Visceral Fat: How much is too much?
Your body is made up of muscle, bone, and fat. For now, let us focus on the fat.
There’s fat you can pinch and fat you cannot. The fat you can pinch may be found on your arms or face. The second kind is far more dangerous.
It’s called visceral fat.
This fat wraps itself around your organs. Your liver, pancreas, and intestines. You can’t see it. You may not even feel it. But it quietly changes the chemistry of your body every single day.
How much is too much?
If your waist is more than 90 cm for men or 80 cm for women, chances are you’re carrying too much visceral fat.

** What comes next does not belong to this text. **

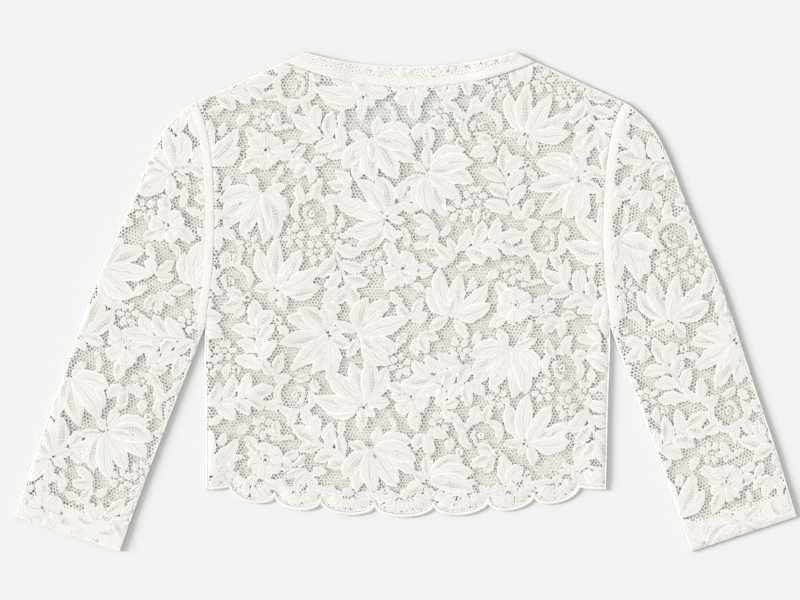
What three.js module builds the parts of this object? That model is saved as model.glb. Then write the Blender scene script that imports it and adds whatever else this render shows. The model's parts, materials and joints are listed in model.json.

If you really wanted to understand how much you had, you would need a DEXA scan or MRI. Still, a bulging belly, especially one that feels firm and deep, is often a strong clue.
So what does it do?
Visceral fat is made up of living cells. These cells releases inflammatory signals, hormones, and fatty acids directly into the liver.
This disrupts insulin sensitivity, increases blood sugar, raises triglycerides, and thickens your arteries.
It doesn’t just sit there. It fuels diabetes, heart disease, cancer, Alzheimer’s and speeds up aging.
And here’s the twist. You can be thin and still have high visceral fat. This is why some people with normal BMI suffer from lifestyle diseases. It is called skinny fat.
How can you reduce it?
Not by starving yourself. And certainly not by doing crunches.
The key is to improve metabolic flexibility. Your ability to switch between burning carbs and fat.
Long walks, swimming or cycling help. Fasting, for over sixteen hours a day, helps. Eating low-glycemic, whole foods. Sleeping well.
Of course, breathing slowly, which restores the sense of calm, which in turn regulates energy.
Visceral fat is not the problem. It is just a signal that your body is out of balance.
Return to balance, and the fat disappears. Quietly. Just like it came.